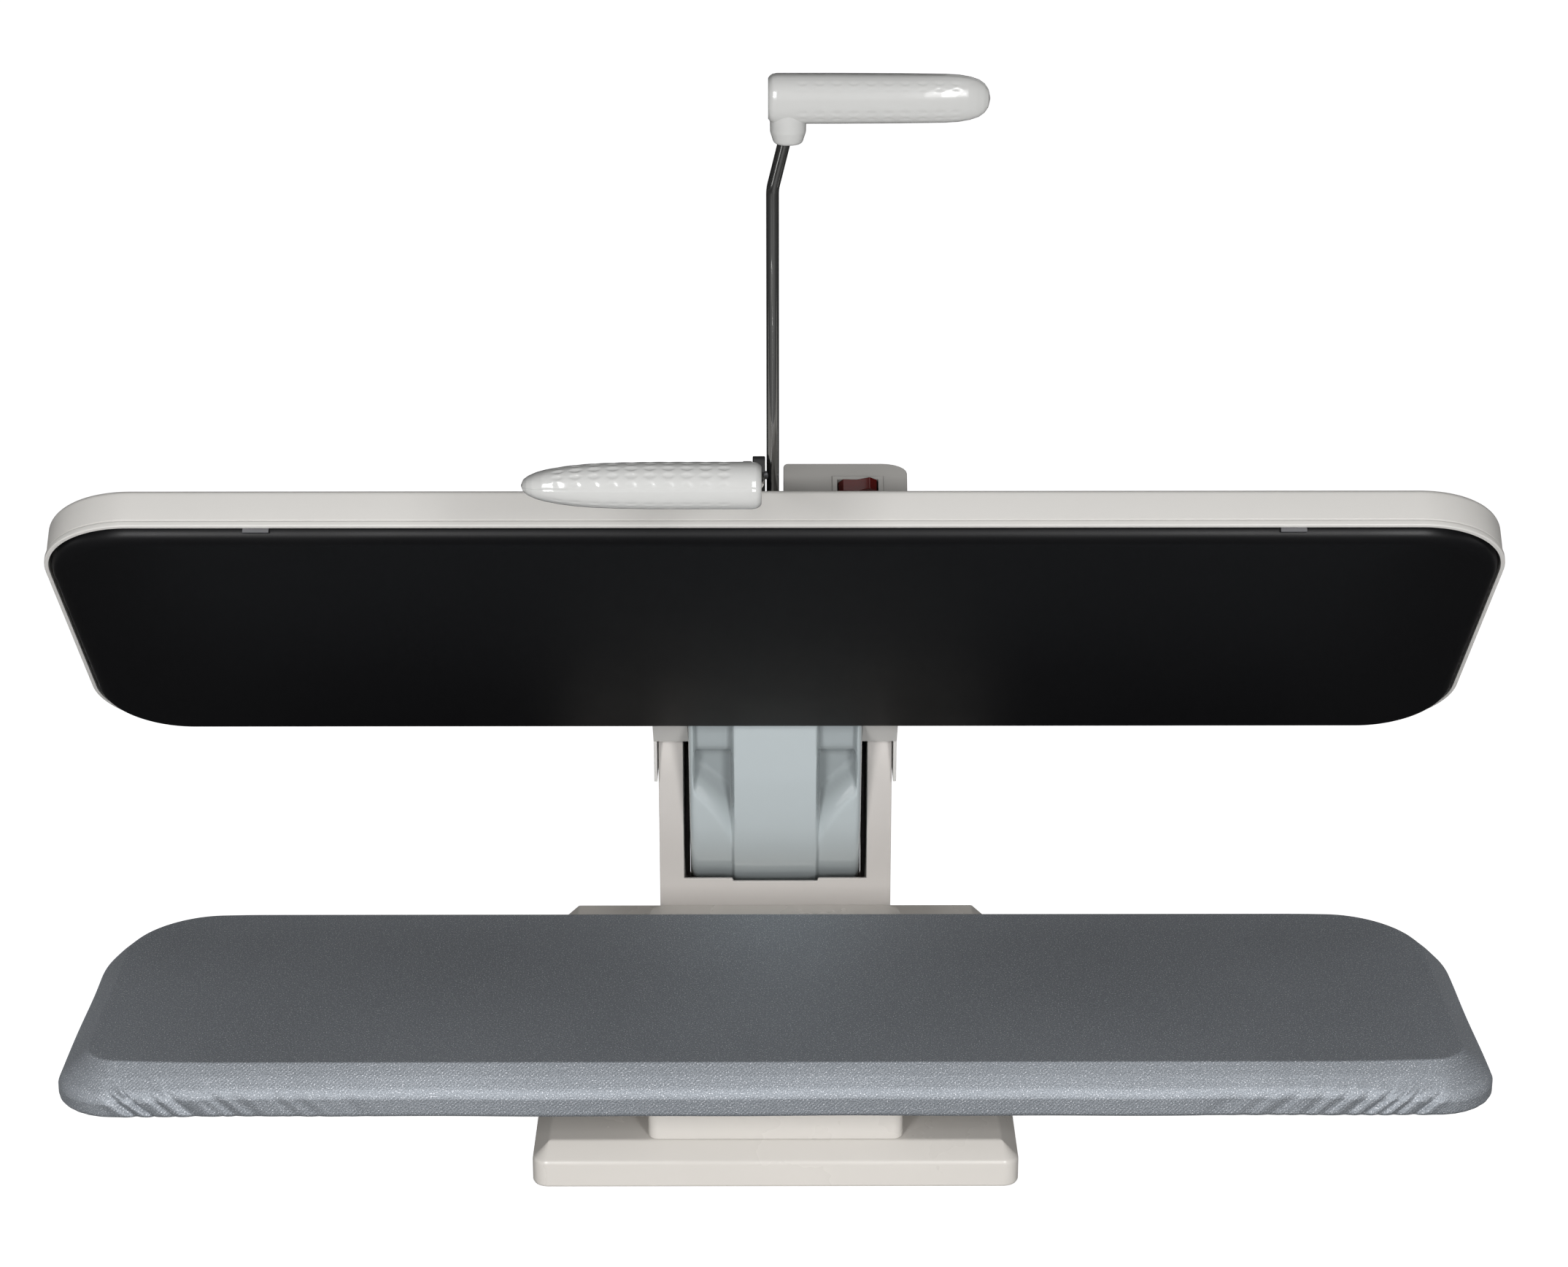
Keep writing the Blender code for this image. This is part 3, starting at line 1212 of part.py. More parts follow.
def make_lever(name, hand, frame, paints):
    """One lever: a bent rod from the pivot, and a grip in two halves that clamps its end."""
    boss_x = hand * (ROD_OFFSET + ROD_BEND)
    rod_x = hand * ROD_OFFSET
    start = -ROD_TAIL if hand > 0 else HUB_SOCKET
    ease = ROD_BEND * ROD_EASE_SHARE
    places = [
        Vector((rod_x, 0, start)),
        Vector((rod_x, 0, ROD_STRAIGHT - ease)),
        Vector((rod_x + hand * ease * BEND_SHARE, 0, ROD_STRAIGHT + ease)),
        Vector((boss_x - hand * ease * BEND_SHARE, 0, BOSS_LOW - 2 * ease)),
        Vector((boss_x, 0, BOSS_LOW - SEAT_GAP)),
        Vector((boss_x, 0, ROD_END)),
    ]
    bar = rod(f"{name}_rod", places, ROD_RADIUS, paints["chrome"], frame, 3)
    bore = [(PIVOT_PIN_RADIUS + SEAT_GAP, -HUB_RADIUS), (PIVOT_PIN_RADIUS + SEAT_GAP, HUB_RADIUS)]
    cutter = turned(Vector((rod_x, 0, 0)), "X", bore, SMALL_SIDES)
    if hand > 0:
        mesh = bpy.data.meshes.new_from_object(bar)
        bpy.data.objects.remove(bar)
        bar = put(f"{name}_rod", mesh, paints["chrome"], frame)
        combine(bar, tool(f"{name}_pin_bore", cutter, frame))
    else:
        half = HUB_WIDTH / 2
        profile = [(HUB_RADIUS, -half), (HUB_RADIUS, half)]
        rings = turned(Vector((rod_x, 0, 0)), "X", profile, ROUND_SIDES)
        hub = body(f"{name}_hub", rings, paints["black"], frame)
        combine(hub, tool(f"{name}_pin_bore", cutter, frame))

    profile = [(BOSS_RADIUS * share, BOSS_LOW + BOSS_RADIUS * rise) for share, rise in BOSS_FOOT_SHARES]
    profile.append((BOSS_RADIUS, GRIP_DISTANCE))
    boss = tool(f"{name}_boss", turned(Vector((boss_x, 0, 0)), "Z", profile, ROUND_SIDES), frame)
    hole = [(ROD_RADIUS + SEAT_GAP, BOSS_LOW - OVERRUN), (ROD_RADIUS + SEAT_GAP, ROD_END + SEAT_GAP)]
    socket = tool(f"{name}_socket", turned(Vector((boss_x, 0, 0)), "Z", hole, ROUND_SIDES), frame)
    reach = GRIP_HALF_HEIGHT * 2
    low, high = BOSS_LOW - OVERRUN, GRIP_DISTANCE + reach
    ends = sorted((hand * (GRIP_START - BOSS_RADIUS), hand * (GRIP_START + GRIP_LENGTH + OVERRUN)))
    halves = (("front", GRIP_SEAM + SEAT_GAP / 2, -1), ("back", GRIP_SEAM - SEAT_GAP / 2, 1))
    for half_name, seam, outward in halves:
        piece = body(f"{name}_grip_{half_name}", grip_rings(hand), paints["grip"], frame)
        combine(piece, boss, "UNION")
        combine(piece, socket)
        other_front, other_back = (seam, -reach) if outward < 0 else (reach, seam)
        cutter = block(ends[0], ends[1], other_front, other_back, low, high)
        combine(piece, tool(f"{name}_{half_name}_cut", cutter, frame))


STAND_PIECES = (
    make_base_shell,
    make_cord_gland,
    make_base_plate,
    make_feet,
    make_terminal_block,
    make_pedestal,
    make_board_bar,
    make_board_pan,
    make_foam_pad,
    make_board_cover,
    make_column_housing,
    make_back_cover,
    make_hinge_frame,
    make_frame_bolts,
    make_hinge_shaft,
    make_shaft_clips,
    make_stop_bar,
)
HEAD_PIECES = (
    make_sole_plate,
    make_heating_element,
    make_insulation_mat,
    make_heat_shield,
    make_thermostat,
    make_head_casing,
    make_casing_spacers,
    make_plate_clips,
)


def main():
    clear_scene()
    bpy.data.materials.new("helper")
    paints = {
        "base": paint("base_plastic", (0.66, 0.63, 0.59), 0.30),
        "column": paint("column_plastic", (0.60, 0.57, 0.54), 0.38),
        "casing": paint("casing_plastic", (0.60, 0.59, 0.57), 0.32),
        "box": paint("box_plastic", (0.42, 0.41, 0.39), 0.38),
        "grip": paint("grip_plastic", (0.72, 0.72, 0.71), 0.16),
        "enamel": paint("arm_enamel", (0.43, 0.47, 0.48), 0.14),
        "nonstick": paint("sole_coating", (0.006, 0.006, 0.007), 0.34),
        "aluminium": paint("thin_aluminium", (0.60, 0.60, 0.61), 0.42, 1.0),
        "cloth": paint("cover_cloth", (0.24, 0.26, 0.29), 0.55, 0.2),
        "foam": paint("pale_felt", (0.62, 0.58, 0.50), 0.95),
        "steel": paint("plain_steel", (0.45, 0.45, 0.46), 0.38, 1.0),
        "chrome": paint("chromed_rod", (0.62, 0.62, 0.60), 0.10, 1.0),
        "bronze": paint("bearing_bronze", (0.50, 0.34, 0.16), 0.40, 1.0),
        "black": paint("black_plastic", (0.012, 0.012, 0.013), 0.40),
        "rubber": paint("black_rubber", (0.02, 0.02, 0.02), 0.85),
        "red": paint("switch_red", (0.20, 0.008, 0.006), 0.22),
        "cream": paint("cream_ceramic", (0.70, 0.66, 0.55), 0.60),
    }
    stand = Frame(None, (0, HINGE_PLACE, 0))
    hinge = empty("head_hinge", None, (0, HINGE_PLACE, HINGE_HEIGHT), -OPEN_ANGLE)
    head = Frame(hinge, (0, 0, -HINGE_RISE))
    pivot = (LEVER_MIRROR_PLACE, -PIVOT_REACH, PIVOT_RISE - HINGE_RISE)
    right_lever = Frame(empty("right_lever_pivot", hinge, pivot, RIGHT_LEVER_ANGLE))
    left_lever = Frame(empty("left_lever_pivot", hinge, pivot, LEFT_LEVER_ANGLE))
    switch_height = BOX_RISE - SWITCH_DROP - HINGE_RISE
    switch_place = at(SWITCH_PLACE, BOX_FRONT_REACH - ROCKER_AXIS_DEPTH, switch_height)
    switch = Frame(empty("switch_pivot", hinge, switch_place, 0, -ROCKER_TILT))

    for make in STAND_PIECES:
        make(stand, paints)
    make_spring(stand, paints)
    make_arm(head, paints)
    for make in HEAD_PIECES:
        make(head, paints)
    make_hood(head, paints)
    make_controls(head, switch, paints)
    make_bracket(head, paints)
    make_lever("right", 1, right_lever, paints)
    make_lever("left", -1, left_lever, paints)


if __name__ == "__main__":
    main()
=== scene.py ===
"""Looks of an ironing press: its padded board, hot plate, casing, arm, base and levers.

Lengths are in metres and +Z is up. Reach is the distance in front of the main hinge, and rise the
height over the board's top. Head pieces are drawn as they lie when the head is shut, and are then
turned up with it.
"""

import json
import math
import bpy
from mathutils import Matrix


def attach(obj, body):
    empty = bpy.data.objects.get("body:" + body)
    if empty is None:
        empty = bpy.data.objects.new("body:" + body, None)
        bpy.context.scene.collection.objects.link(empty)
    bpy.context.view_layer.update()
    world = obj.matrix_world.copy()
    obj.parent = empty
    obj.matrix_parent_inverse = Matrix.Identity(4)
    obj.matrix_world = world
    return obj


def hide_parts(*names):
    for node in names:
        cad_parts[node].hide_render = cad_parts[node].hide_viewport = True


bl_info = {
    "name": "Ironing press dressing",
    "version": (1, 0, 0),
    "blender": (4, 5, 0),
    "location": "3D View > Sidebar > Press",
    "description": "Builds the visible surfaces of an ironing press over its packed frame",
    "category": "Add Mesh",
}

import bmesh
import bpy
import numpy as np
from bpy.props import FloatProperty, FloatVectorProperty, IntProperty, PointerProperty
from mathutils import Matrix, Vector

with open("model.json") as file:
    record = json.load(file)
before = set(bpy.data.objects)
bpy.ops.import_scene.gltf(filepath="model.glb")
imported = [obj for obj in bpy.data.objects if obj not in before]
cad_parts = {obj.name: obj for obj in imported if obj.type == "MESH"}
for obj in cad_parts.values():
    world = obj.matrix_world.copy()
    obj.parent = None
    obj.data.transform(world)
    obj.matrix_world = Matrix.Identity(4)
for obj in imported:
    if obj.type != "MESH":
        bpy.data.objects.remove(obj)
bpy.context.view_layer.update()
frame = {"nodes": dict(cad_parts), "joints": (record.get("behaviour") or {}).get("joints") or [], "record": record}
hinge_place = Vector(next(j["pos_m"] for j in frame["joints"] if j["name"] == "head_hinge"))

OPEN_ANGLE = math.radians(46.6)
LOWERED_ANGLE = math.radians(120.8)
HINGE_RISE = 0.0694
BOARD_TOP = hinge_place.z - HINGE_RISE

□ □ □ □

Output exactly the lines running from the line containing "make_spring(stand, paints)" through the line containing "obj.matrix_world = world", and only those lines.

    make_spring(stand, paints)
    make_arm(head, paints)
    for make in HEAD_PIECES:
        make(head, paints)
    make_hood(head, paints)
    make_controls(head, switch, paints)
    make_bracket(head, paints)
    make_lever("right", 1, right_lever, paints)
    make_lever("left", -1, left_lever, paints)


if __name__ == "__main__":
    main()
=== scene.py ===
"""Looks of an ironing press: its padded board, hot plate, casing, arm, base and levers.

Lengths are in metres and +Z is up. Reach is the distance in front of the main hinge, and rise the
height over the board's top. Head pieces are drawn as they lie when the head is shut, and are then
turned up with it.
"""

import json
import math
import bpy
from mathutils import Matrix


def attach(obj, body):
    empty = bpy.data.objects.get("body:" + body)
    if empty is None:
        empty = bpy.data.objects.new("body:" + body, None)
        bpy.context.scene.collection.objects.link(empty)
    bpy.context.view_layer.update()
    world = obj.matrix_world.copy()
    obj.parent = empty
    obj.matrix_parent_inverse = Matrix.Identity(4)
    obj.matrix_world = world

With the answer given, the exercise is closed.